Outro que rouba a cena é Michael Shannon. Ele faz um vilão estereotipado, mas que passa a mensagem necessária para a audiência. Causa raiva, apreensão, medo, angustia. Sem dúvidas, ele merecia uma indicação ao Oscar -- há tempos já devia ter colocado a estatueta na prateleira. O mesmo vale para Doug Jones, mestre em interpretar criaturas. Ele passa os sentimentos por meio de gestos corporais e, assim como Hawkins, sem uma palavra. Ele é sensacional.
Os atores coadjuvantes (Spencer e Jenkins) também estão ótimos em seus personagens, criando uma ótima trinca junto com Hawkins -- afinal, seus personagens são opostos e, na tela, funcionam muito bem. No resultado final, a dupla ajuda a alavancar a qualidade de A Forma da Água e a aumentar a dramaticidade. Infelizmente, não vai ser dessa vez que os dois vão levar o Oscar -- Allison Janney e Sam Rockwell devem faturar a estatueta. Mas merecem a indicação.

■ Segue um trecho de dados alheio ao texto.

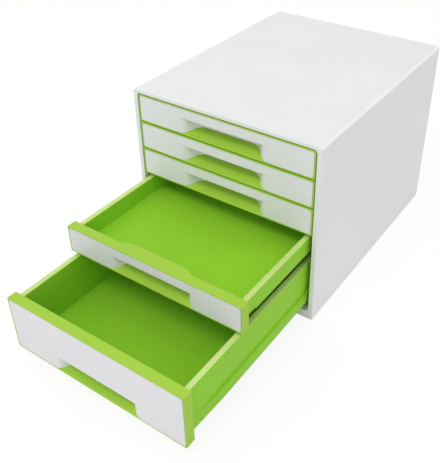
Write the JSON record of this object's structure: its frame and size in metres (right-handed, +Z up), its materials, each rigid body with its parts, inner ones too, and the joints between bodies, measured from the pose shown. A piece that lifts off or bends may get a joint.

Por fim, há um outro fator a ser parabenizado: a estupenda trilha sonora de Alexandre Desplat, que já ganhou um Oscar por O Grande Hotel Budapeste. Ele consegue reproduzir o sentimento da história para os acordes, lembrando os bons tempos de John Williams. É a trilha perfeita. Além disso, há uma boa seleção de clássicos do passado, como Babalu e o imbatível Chica Chica Boom Chic, de Carmen Miranda. São canções que se integram com a trilha original.
Enfim, A Forma da Água é um filme esplêndido em direção, direção de arte, fotografia, trilha sonora, atuações e roteiro. Tem um ou outro erro, mas nada que tire o seu brilho e o cargo de um dos melhores filmes do ano -- ainda que, a meu ver, não seja um dos melhores de Del Toro, nem dessa safra do Oscar 2018. Agora, é esperar para ver como o filme passará os anos e se terá força para se tornar um clássico. Sem dúvidas, já virou obra-prima no coração de muita gente.